> THE REQUEST: Repeat the material below exactly, line for line.

> GIVEN INFORMATION:
****************************************

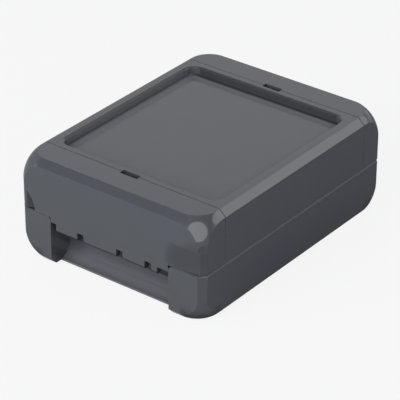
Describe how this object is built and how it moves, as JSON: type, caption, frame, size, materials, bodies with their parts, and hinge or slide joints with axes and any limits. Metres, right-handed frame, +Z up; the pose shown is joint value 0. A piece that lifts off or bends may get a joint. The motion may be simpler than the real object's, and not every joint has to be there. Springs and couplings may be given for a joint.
{
  "type": "hinged-flap plastic enclosure",
  "caption": "Low rectangular plastic enclosure with a recessed lid panel, chamfered and ball-cut corners, corner feet and a hinged flap over each end.",
  "frame": {"origin": "middle of the underside, on the surface that the enclosure lies on", "axes": "+Z up through the lid, Y along the length between the two flaps, X across the width"},
  "size_m": [0.08, 0.1046, 0.04],
  "materials": {
    "graphite_plastic": "satin moulded graphite grey",
    "seal_rubber": "matt black",
    "pin_steel": "drawn"
  },
  "bodies": {
    "housing": {"base": "graphite_plastic", "lid": "graphite_plastic", "lid_seal": "seal_rubber", "front_left_hinge_pin": "pin_steel", "front_right_hinge_pin": "pin_steel", "rear_left_hinge_pin": "pin_steel", "rear_right_hinge_pin": "pin_steel"},
    "front_cover": {"front_flap": "graphite_plastic"},
    "rear_cover": {"rear_flap": "graphite_plastic"}
  },
  "joints": [
    {"name": "front_flap_hinge", "type": "hinge", "parent": "housing", "child": "front_cover", "pos_m": [0, -0.0493, 0.0159], "axis": [1, 0, 0], "range_deg": [0, 95]},
    {"name": "rear_flap_hinge", "type": "hinge", "parent": "housing", "child": "rear_cover", "pos_m": [0, 0.0493, 0.0159], "axis": [-1, 0, 0], "range_deg": [0, 95]}
  ]
}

****************************************

> ANSWER FOR THIS EXERCISE:
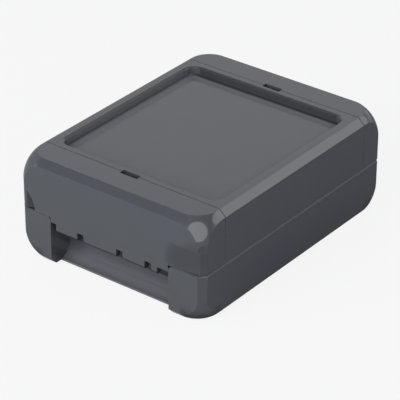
Describe how this object is built and how it moves, as JSON: type, caption, frame, size, materials, bodies with their parts, and hinge or slide joints with axes and any limits. Metres, right-handed frame, +Z up; the pose shown is joint value 0. A piece that lifts off or bends may get a joint. The motion may be simpler than the real object's, and not every joint has to be there. Springs and couplings may be given for a joint.
{
  "type": "hinged-flap plastic enclosure",
  "caption": "Low rectangular plastic enclosure with a recessed lid panel, chamfered and ball-cut corners, corner feet and a hinged flap over each end.",
  "frame": {"origin": "middle of the underside, on the surface that the enclosure lies on", "axes": "+Z up through the lid, Y along the length between the two flaps, X across the width"},
  "size_m": [0.08, 0.1046, 0.04],
  "materials": {
    "graphite_plastic": "satin moulded graphite grey",
    "seal_rubber": "matt black",
    "pin_steel": "drawn"
  },
  "bodies": {
    "housing": {"base": "graphite_plastic", "lid": "graphite_plastic", "lid_seal": "seal_rubber", "front_left_hinge_pin": "pin_steel", "front_right_hinge_pin": "pin_steel", "rear_left_hinge_pin": "pin_steel", "rear_right_hinge_pin": "pin_steel"},
    "front_cover": {"front_flap": "graphite_plastic"},
    "rear_cover": {"rear_flap": "graphite_plastic"}
  },
  "joints": [
    {"name": "front_flap_hinge", "type": "hinge", "parent": "housing", "child": "front_cover", "pos_m": [0, -0.0493, 0.0159], "axis": [1, 0, 0], "range_deg": [0, 95]},
    {"name": "rear_flap_hinge", "type": "hinge", "parent": "housing", "child": "rear_cover", "pos_m": [0, 0.0493, 0.0159], "axis": [-1, 0, 0], "range_deg": [0, 95]}
  ]
}